Poland's PKN Orlen to shift to clean energy from oil refining

WARSAW (Reuters) - Poland’s biggest oil refiner PKN Orlen expects to invest around 140 billion zlotys (28.13 billion pounds) over the next 10 years as it shifts to clean energy sources rather than oil refining, it said in its strategy update on Monday.

FILE PHOTO: The logo of PKN Orlen, Poland's top oil refiner, is pictured at petrol station in Warsaw, Poland April 25, 2019. REUTERS/Kacper Pempel

Shares in PKN jumped by 5% by 1422 GMT after the strategy update, which also said that the company wants to pay out a dividend of at least 3.5 zlotys per share, starting from 2020 profit, more than from last year’s earnings. The shares had fallen 38% this year.

The company said in September that it plans to become climate neutral in the next 30 years, although Poland is the only European Union state which has not pledged to cut emissions to zero by 2050.

“We are preparing for changes, especially that oil refining will be becoming less significant,” PKN Orlen Chief Executive Daniel Obajtek said.

He added that he expects traditional crude oil refining in Poland to continue for the next 10-15 years.

“We have to squeeze out what we can from the old segments,” Obajtek said. “The time of crude oil and refining crude to traditional fuels will be coming to an end”.

The collapse in oil demand from the COVID-19 pandemic is hastening the reckoning for those refiners already struggling as new capacity overtakes demand, posing an existential threat to many, particularly Europe’s ageing plants.

PKN Orlen wants to have 2.5 gigawatts of installed capacity in clean energy sources by 2030, including 1.7 GW in offshore wind in the Baltic Sea. The group will cut carbon emissions from its refining and petrochemical assets by 20% and in its energy segment by 33% over the period.

The group plans to more than double EBITDA, or earnings before interest, tax, depreciation and amortisation, to around 26 billion zlotys in 2030. It sees its capital needs at around 205 billion zlotys over the period.
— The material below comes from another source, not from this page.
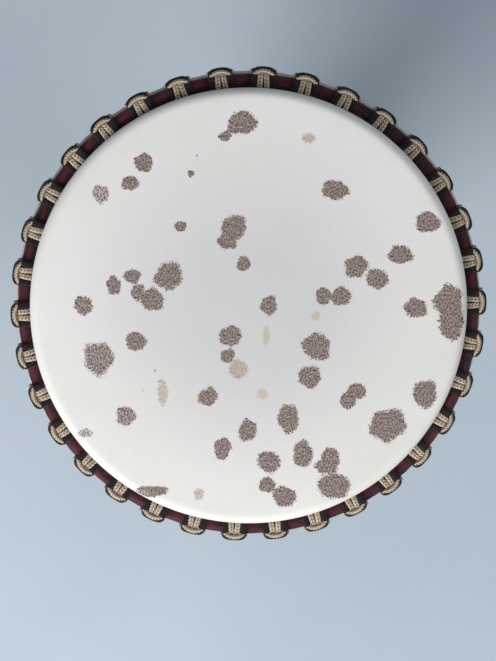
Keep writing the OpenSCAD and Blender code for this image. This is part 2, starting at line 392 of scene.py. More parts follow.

Obajtek said that the strategy includes PKN’s plans to take over smaller rival Lotos, but does not take into account the planned acquisition of gas company PGNiG, as PKN needs EU approval for the deal first.

PKN Orlen plans to formally ask the EU to approve the PGNIG deal in the first quarter of 2021, Obajtek said, later than initially planned.

Obajtek declined to comment when asked if PKN Orlen should take over the Polska Press media group, which owns local and regional newspapers. Earlier this year The Economist said that PKN was in talks with Germany’s Verlagsgruppe over a potential purchase of the Polish unit as part of the government’s plan to gain more control over the media.